There are many reasons for doctors to order MRI scans of their patients. The detailed images obtained from an open MRI scan can help your doctor diagnose your symptoms and recommend a method of treatment. From Cancer to Arthritis to torn ligaments and tendons, your MRI at Total Imaging MRI will provide valuable insight into your health. The following is a condensed list of conditions that may call for an MRI scan.
THE CRANIAL REGION
An MRI is a safe way to diagnose symptoms in the head like headaches, strokes, hormonal disorders, bleeding in the brain, confusion or memory loss, and infections. It is used to search for brain tumors, infections, birth defects, developmental anomalies, and brain fluid. Other diagnoses include: epilepsy or seizures, hemorrhages, multiple sclerosis, eye or inner ear conditions, pituitary gland disorders, hormonal disorders like galactorrhea and acromegaly, or dementia.

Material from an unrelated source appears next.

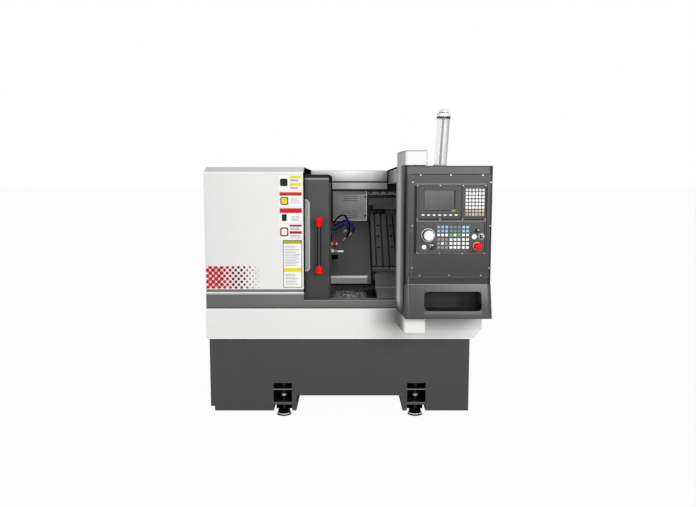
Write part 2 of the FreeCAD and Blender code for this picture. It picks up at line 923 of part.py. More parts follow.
def belt_outline(big, small):
    """The line round both pulleys: two arcs joined by the outer tangents."""
    dy, dz = motor_y - spindle_y, motor_z - spindle_z
    span, lean = math.hypot(dy, dz), math.atan2(dz, dy)
    spread = math.acos((big - small) / span)

    def at(centre, radius, angle):
        return Vector(pulley_left + 6, centre[0] + radius * math.cos(angle),
                      centre[1] + radius * math.sin(angle))
    one, two = (spindle_y, spindle_z), (motor_y, motor_z)
    first, last = lean + spread, lean - spread
    edges = [Part.Arc(at(one, big, first), at(one, big, lean + math.pi), at(one, big, last)).toShape(),
             Part.LineSegment(at(one, big, last), at(two, small, last)).toShape(),
             Part.Arc(at(two, small, last), at(two, small, lean), at(two, small, first)).toShape(),
             Part.LineSegment(at(two, small, first), at(one, big, first)).toShape()]
    return Part.Face(Part.Wire(edges))


def drive_belt():
    inner = belt_outline(spindle_pulley_radius + play, motor_pulley_radius + play)
    outer = belt_outline(spindle_pulley_radius + belt_thickness, motor_pulley_radius + belt_thickness)
    return outer.cut(inner).extrude(Vector(pulley_width - 12, 0, 0))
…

An MRI’s high contrast between normal and abnormal tissue is instrumental in detecting cancer and tumors. In some cases, MRI imaging will show whether or not a section of abnormal tissue is benign or malignant. Multiple MRI scans can help a doctor monitor the changes in malignant cells and develop future treatment plans.
For patients with a sport-related injury an MRI will help doctors determine severity of the injury and the fastest recovery path. Sports-related injuries include torn ligaments and tendons, groin pulls, dislocated shoulders, hamstring injuries, concussions, fine bone fractures, sprains, and muscle strain.
MRI’s help find the unknown causes of upper and lower joint conditions like degenerative disorders and rheumatoid arthritis; swelling and bleeding of surrounding joint tissues; and pain from disorders like lupus, gout, or fibromyalgia. Knee pain, build-up of knee joint fluid, and an inability to support weight are also reasons a patient may need an MRI.
An MRI can be used to check for common heart problems like heart attack damage, heart disease, and heartburn. Also, any heart pain, tumors, injury, or lymph node system conditions.
How Does An MRI Work?
A Magnetic Resonance Imaging (MRI) uses powerful magnets to generate radio waves that can be translated into images of the human body. Every hydrogen atom in the body has a proton at its center. Protons are highly sensitive to magnetic fields. Lying under the magnets of an MRI machine causes all the protons in a patient’s body to align together, like the pull of a compass. Radio waves are used to bounce the protons in and out of alignment. The MRI machine uses the radio waves sent back from the protons to make an image of the body. In different parts of the body, protons align at different speeds. This process allows the MRI Machine to create a detailed image that differentiates between different types of tissue.
The images captured from an open MRI scan will provide a behind-the-scenes look at what is going on inside a patient’s body. The data captured is used by doctors to diagnose a variety of complex symptoms.
The AIRIS II
The award-winning Airis II Open MRI scanner, manufactured by Hitachi, is the scanner that used at Total Image MRI. This state-of-the-art open MRI imaging machine satisfies two needs. It provides high-quality images to doctors and a comforting experience to patients. The open design of the Airis II is specifically designed to put patients first. It is ideal for accommodating children, those with claustrophobia, and senior citizens.
Motion Imaging Capabilities: can capture a specific area of the patient’s body in a position of motion.
Greater number of radio frequency coils to produce high resolution and tissue contrast.
Ability to pinpoint individual systems of the body like the circulatory or nervous system.
Patients can relax in the unique comfortable MRI bed of the Airis II and enjoy a pleasant MRI experience.